Госпожа Шеврёз села к шпинету [8] и заиграла прелюдию сарабанды, а королева, полулежа на диване, заливалась искренним смехом, что удваивало жар необыкновенного паяца.
8
Музыкальный инструмент.
– Вперед, господин арлекин, – сказала хорошенькая музыкантша: – мы ожидаем, начинайте!
При этих словах покорный прелат протянул ногу, закрутив руки, улыбнулся очень любезно и начал развивать грацию, насколько может внести ее в танцы член конклава.
– Смелее, монсеньер! – воскликнула герцогиня, налегая на инструмент: – Вот теперь хорошо. Бискомбаль Бургундского отеля не более как школьник перед вами.
И кардинал усилил прыжки и шутовские мины, кокетливо выставляя свои довольно тощие формы, обтянутые в шелковое трико. Наконец измученный усталостью после столь ревностной министерской деятельности, Ришельё упал к ногам королевы почта без движения.
– Ваше величество, – сказал он слабым голосом: – поверите ли вы теперь моей почтительной преданности, допустите ли мысль, что я способен сделать что-нибудь против вашего желания?
– Господин кардинал, отвечала Анна Австрийская, желая своротить разговор с того направления, которое хотел дать ему Ришельё: – я убедилась, что вы превосходно танцуете сарабанду.
– Право, если бы господин герцог не был кардиналом, приятно было бы видеть его танцором, прибавила фаворитка.
– Я считал бы за счастье быть всем, чем угодно вашему величеству, исключая равнодушия к вашим обожаемым качествам.
– Хороший танцор и любезный кавалер, – сказала, смеясь, королева: – вот что формирует два светские совершенства.
– Последнее рождается само собой при виде стольких прелестей.
– А! вот начинаются нежности арлекинады, продолжала королева притворным тоном.
– Сокровища всегда находят обожателей, – сказал пламенно Ришельё: – блеск их ослепляет, обладание ими упаяет, даже и тогда, когда только человек мечтает о них.

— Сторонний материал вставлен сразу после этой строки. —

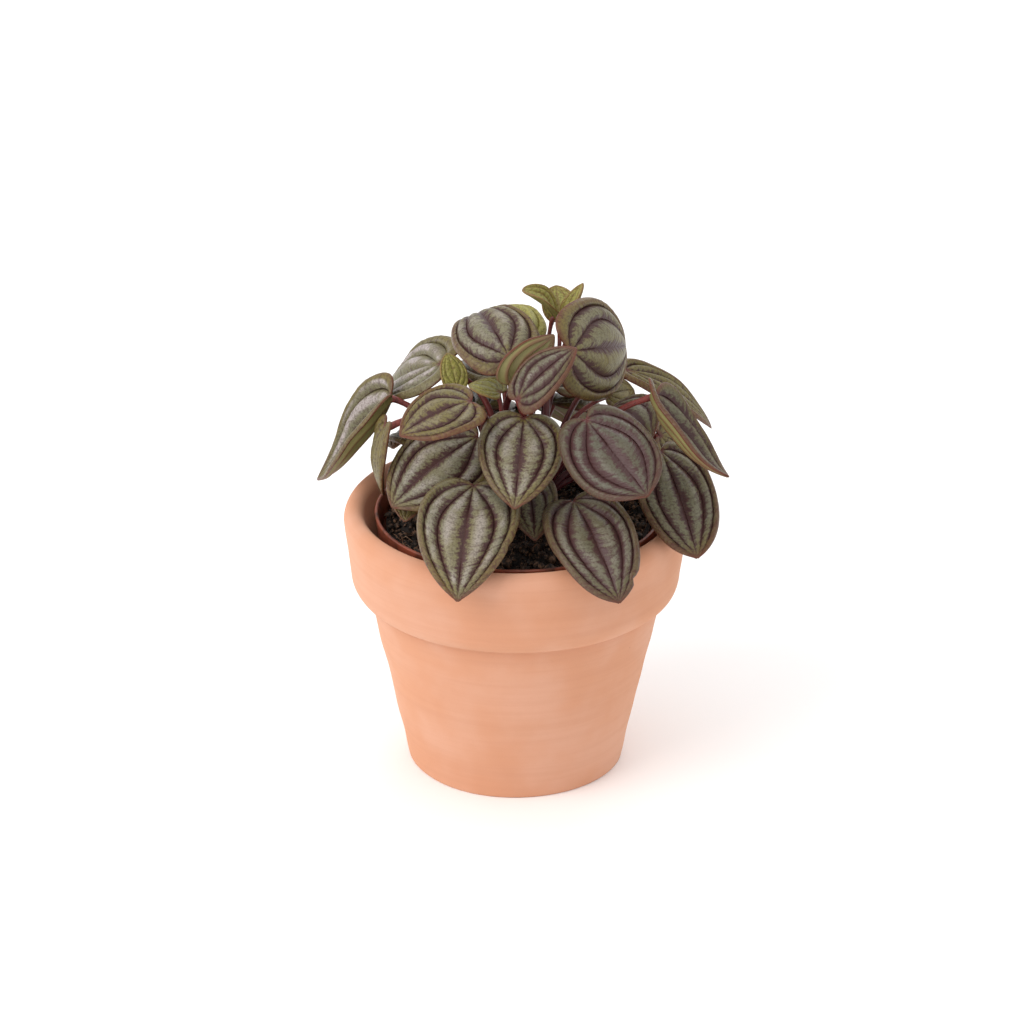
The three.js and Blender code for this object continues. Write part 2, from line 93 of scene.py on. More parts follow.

– Господин арлекин, сказала сухо королева: – маскарадные вольности имеют свой предел.
– Дайте ему волю, шепнула госпожа Шеврёз на ухо государыне.
– Если это привилегия сжигать у ног вашего величества фимиам пламенной страсти, я желал бы в душе, чтобы карнавал длился целую вечность.
– Я знаю вас за хорошего актера, господин кардинал, молвила королева, решившись продолжать шутку – но я не слышала, чтоб вы обладали таким превосходным талантом в том амплуа, какое занимаете в настоящую минуту.
– Это совсем не игра! воскликнула смелая маска, дерзнув поцеловать обнаженную руку, которой не отняли, хотя по ней и пробежала легкая судорога.
– Как, натура! Увлечение! Да вы обладаете таким искусством, что я держу пари, – вам позавидовал бы сам Монфлёри [9] .
– О, нет, обожаемая государыня, не ему я хотел бы внушить страшную зависть, но монарху, который так счастлив, чтобы обладать сокровищем, и настолько несчастлив, что не умеет ценить его.
– Чем дальше, тем лучше, господин кардинал, сказала королева, делая усилие подавить гордость. – Поверьте мне, оставайтесь арлекином – это самая приятная сторона вашего искусства. Милая Мари, велите подавать мою карету; пора окончить забаву, даже удовольствие видеть танцы кардинала.
9
Первый актер в ролях любовников, в эту эпоху.
– Дела вашей эминенции принимают хороший оборот, сказала герцогиня по отъезде королевы. – Вы слышали, что костюм произвел чудеса, и грация, которую вы придали этому маскараду, просто была очаровательна. «Это самая приятная сторона вашего искусства», сказала ее величество.
– Похвала, способная тронуть Толстого-Гильома или Бискомбаля, но кардинал не может вечно представлять арлекина.
– Отчего же нет, паяц или министр – не в звании дело, а главное чтобы нравиться.
– Без сомнения, прежде всего надо нравиться.